The way Cardinal Edward Egan handled allegations of sexual abuse by priests while he was bishop of the Roman Catholic Diocese of Bridgeport remains controversial in the Fairfield County diocese.

His name still provokes anger among dozens of people who claim they were abused in their youth by Bridgeport diocesan priests.

Church documents obtained by the Connecticut Post over a span of more than 10 years show Egan was made aware of specific allegations of abuse by priests when he became bishop here in 1988.

However, not only did Egan not report the alleged abuse to police or other legal authorities, he covered up the allegations, moving offending priests around the diocese.

The Bridgeport diocese paid nearly $40 million in settlements to dozens of people who claimed they were abused by more than a dozen priests in the diocese since the 1960s. Most of the settlements were reached days after Egan left the diocese in June 2000 to become archbishop of New York.

"He really tried to prevent any effort to get at the heart of the sexual abuse matter," said Joseph O'Callaghan, a founder of the local branch of Voice of the People, an organization of Roman Catholics who advocate more lay participation in the church. "He set a pattern of preventing any of it (abuse complaints) from coming out."

That view was challenged by James Stapleton, a lawyer for the diocese. "Almost everything that occurred occurred before Cardinal Egan came to Bridgeport," he said. "He was responsible for trying to resolve these matters and he started the process that we completed under Bishop Lori to the mutual satisfaction of the diocese and the claimants."

But Cindy L. Robinson, a lawyer for the firm of Tremont & Sheldon, which represented many of the plaintiffs in the child-abuse cases against the Diocese of Bridgeport, said, "From the beginning, Cardinal Egan tried to distance himself from the clergy sex abuse scandal.
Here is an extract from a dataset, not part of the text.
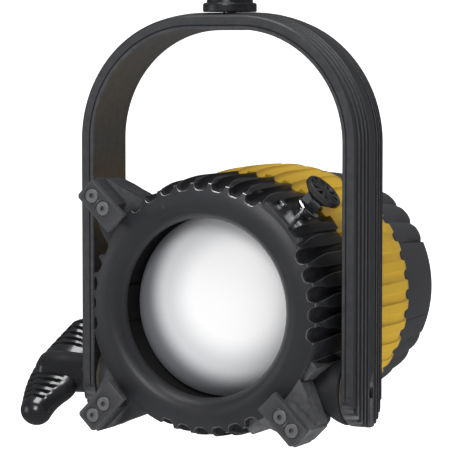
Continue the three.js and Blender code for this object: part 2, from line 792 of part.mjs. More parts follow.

I really don't feel that he ever addressed it."

In one instance cited in church documents, Egan in 1989 assigned the Rev. Martin Federici, who according to church documents had been accused of abusing several children, to the former Cathedral High School in Bridgeport. Federici was moved to another post in the diocese after complaints were made that he abused a male student at the high school.
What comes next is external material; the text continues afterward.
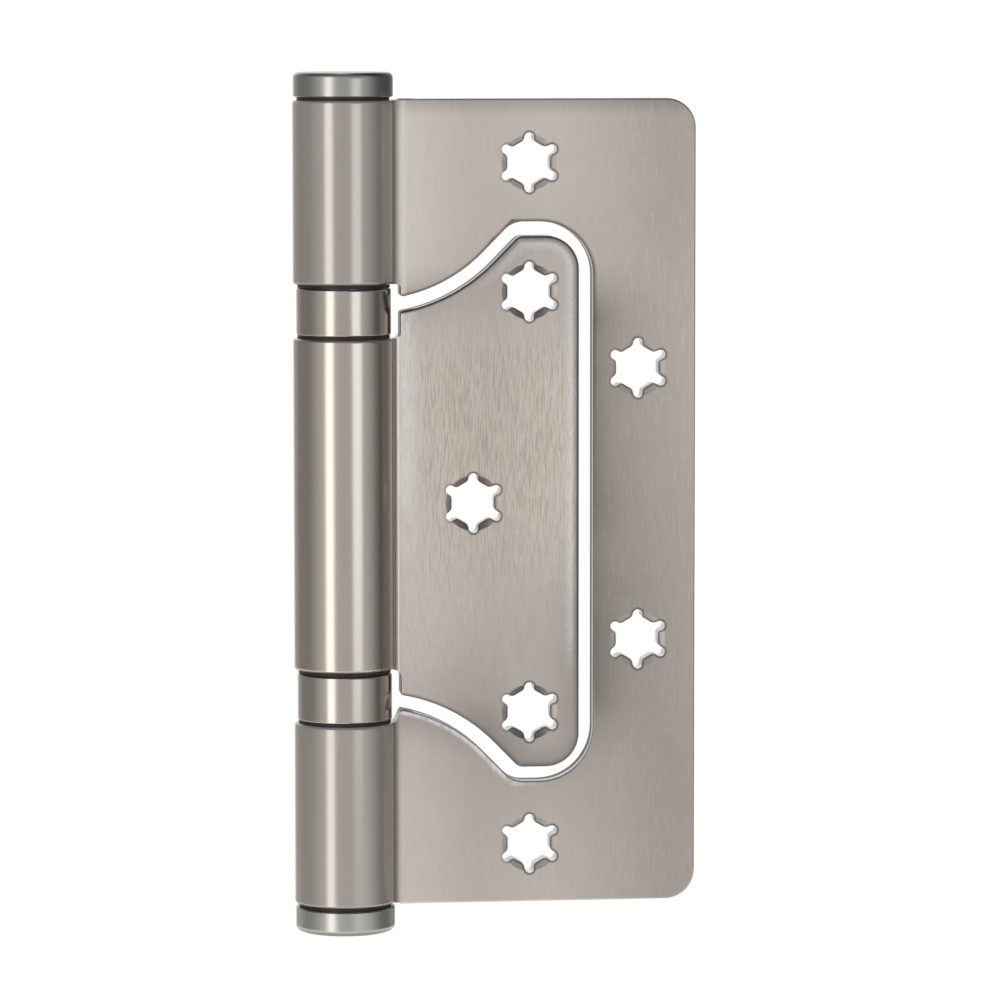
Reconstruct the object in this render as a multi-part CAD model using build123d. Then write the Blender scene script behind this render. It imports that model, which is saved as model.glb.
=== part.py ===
from build123d import *
import math
import os

# Butterfly hinge, in millimetres, closed flat. The pin axis is Z, with the origin on it at mid-height.
# Both leaves lie in the XZ plane and reach toward +X; the screw heads face -Y.

# Leaf sheet
leaf_height = 101.6
sheet = 3.0
strip_width = 13.0
outer_corner_radius = 3.7
edge_round = 0.25

# Rolled knuckles
knuckle_od = 12.7
outer_knuckle_length = 23.0
outer_knuckle_inset = 0.15
bend_radius = 1.0
seam_gap = 0.12
knuckle_end_round = 0.4
root_margin = 2.0

# Inner leaf outline, and the cut-out of the outer leaf that it nests in
inner_reach = 29.6
lobe_rise = 12.7
notch_rise = 3.3
lobe_top_width = 7.67
flank_radius = 21.5
flank_angle = 45.7
shoulder_radius = 1.5
nose_radius = 4.2
cutout_nose_radius = 6.8
leaf_gap = 1.8
barrel_clearance = 0.65
notch_radius_outer = 0.45
notch_radius_upper = 0.6
notch_radius_lower = 1.1
notch_slant = 0.7
corner_break = 0.4

# Star-shaped screw holes
star_flat = 5.35
star_upright_tip = 7.55
star_side_tip = 7.85
star_lobe_width = 1.2
star_petal_round = 0.62
countersink_diameter = 7.0
countersink_depth = 0.8
end_hole_inset = 6.3
outer_end_hole_inset = 7.7
inner_end_hole_inset = 7.0
side_hole_margin = 5.7
side_hole_drop = 3.7
middle_hole_margin = 9.2
outer_pattern_drop = 0.3

# Pin and caps
pin_diameter = 5.5
spigot_diameter = 3.8
spigot_length = 2.0
spigot_fit = 0.01
cap_diameter = 12.5
cap_height = 3.1
cap_round = 0.75
cap_break = 0.15

# Flanged bushes
flange_diameter = 11.6
flange_thickness = 0.4
bush_length = 8.0
bush_fit = 0.02
bush_running_clearance = 0.05

# Thrust ball bearings
bearing_height = 5.95
shell_diameter = 11.9
shell_wall = 0.55
shell_lip = 0.5
shell_opening = 9.2
shell_edge_round = 0.2
bearing_clearance = 0.1
race_fit = 0.01
hub_clearance = 0.2
race_gap = 0.9
ball_diameter = 1.6
ball_count = 9
groove_clearance = 0.03
pocket_clearance = 0.1
cage_thickness = 0.55
race_bore_clearance = 0.15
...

In January 1993 the first lawsuit was filed against the diocese, claiming the Rev. Raymond Pcolka sexually abused two children in the early 1980s. At the time, diocesan officials adamantly denied they had ever previously received a complaint of abuse involving Pcolka.

But court documents later showed the diocese had been in negotiations since 1989 with a lawyer representing people who claimed Pcolka abused them when they were children. A total of 16 people would later claim he abused them in the early 1980s at parishes in Bridgeport and Stratford.
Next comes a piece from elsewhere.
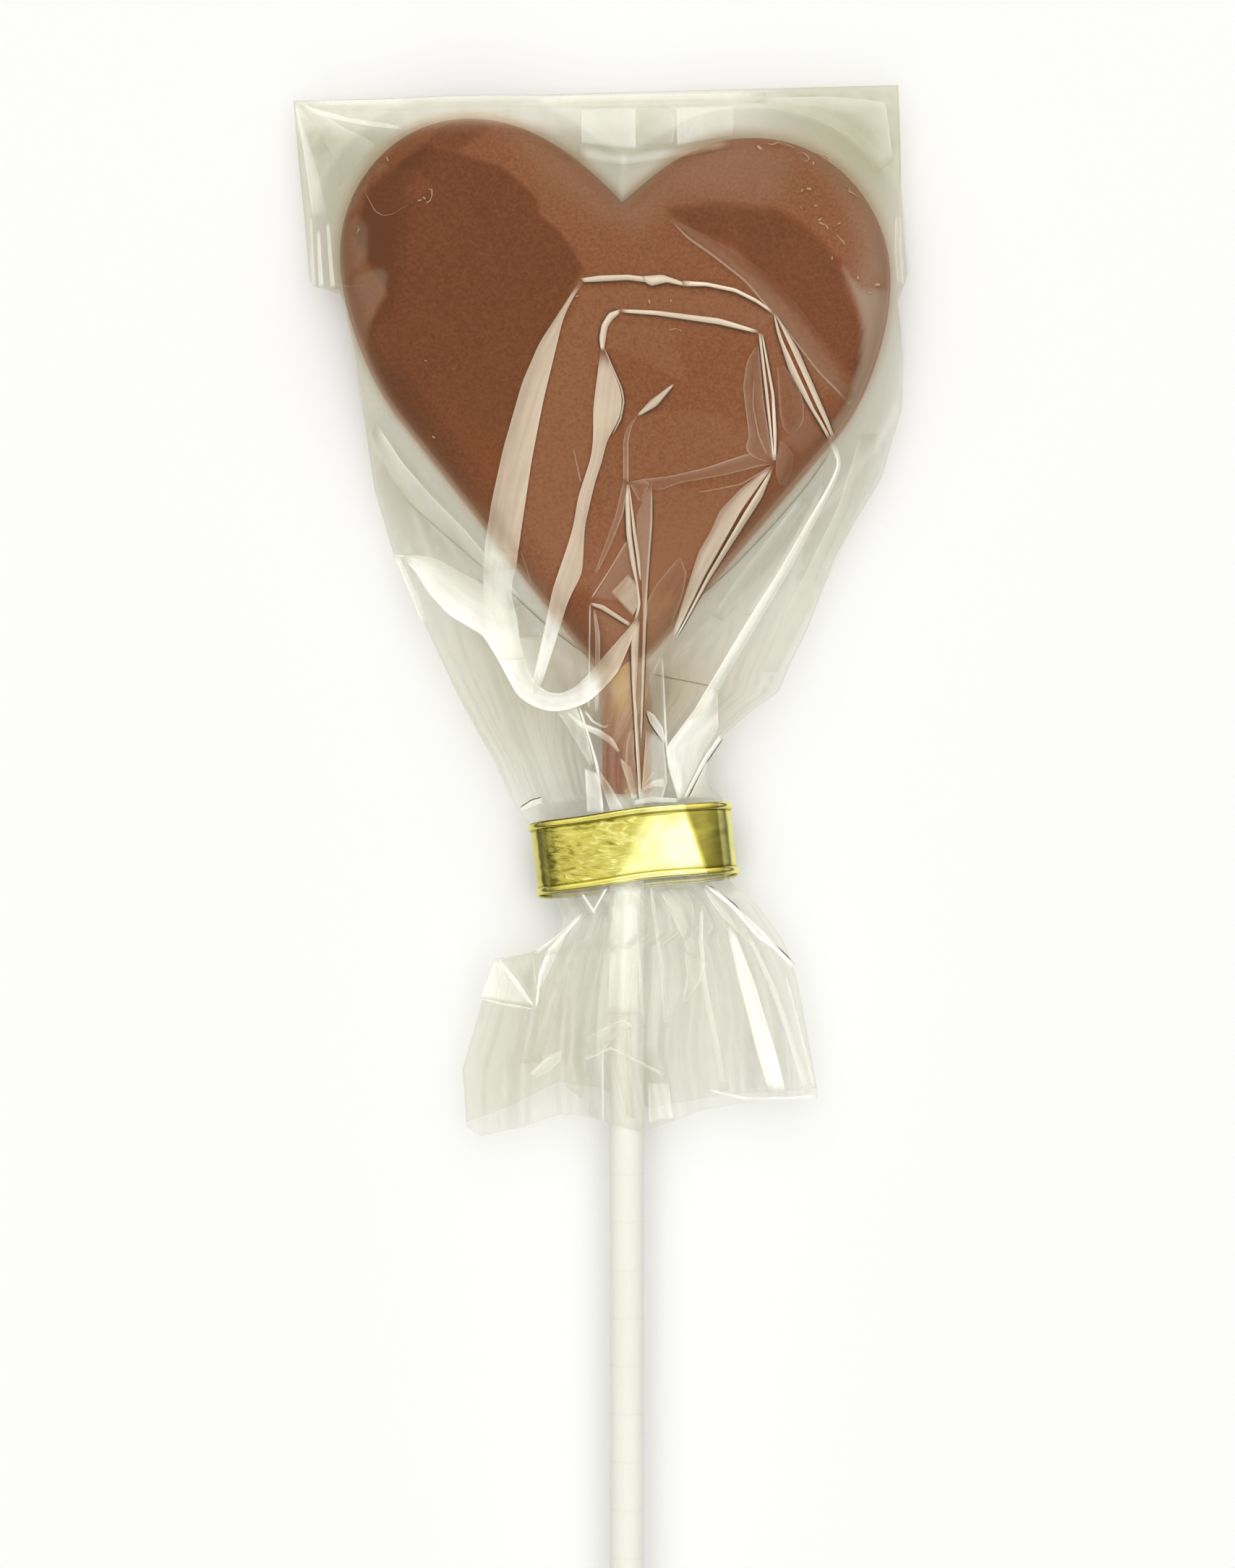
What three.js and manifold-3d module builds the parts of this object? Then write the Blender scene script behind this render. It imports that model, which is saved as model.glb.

The diocese did not suspend the priest until March 1993.

In October 2003, Bishop William E. Lori, who succeeded Egan as the bishop of Bridgeport in 2000, publicly apologized to those abused by priests in the diocese.

The closest Egan ever came to making an apology was in an April 2002 letter to parishioners at St. Patrick's Cathedral in New York City.

"It is clear that today we have a much better understanding of this problem," Egan wrote. "If in hindsight we also discover that mistakes may have been made as regards to prompt removal of priests and assistance to victims, I am deeply sorry."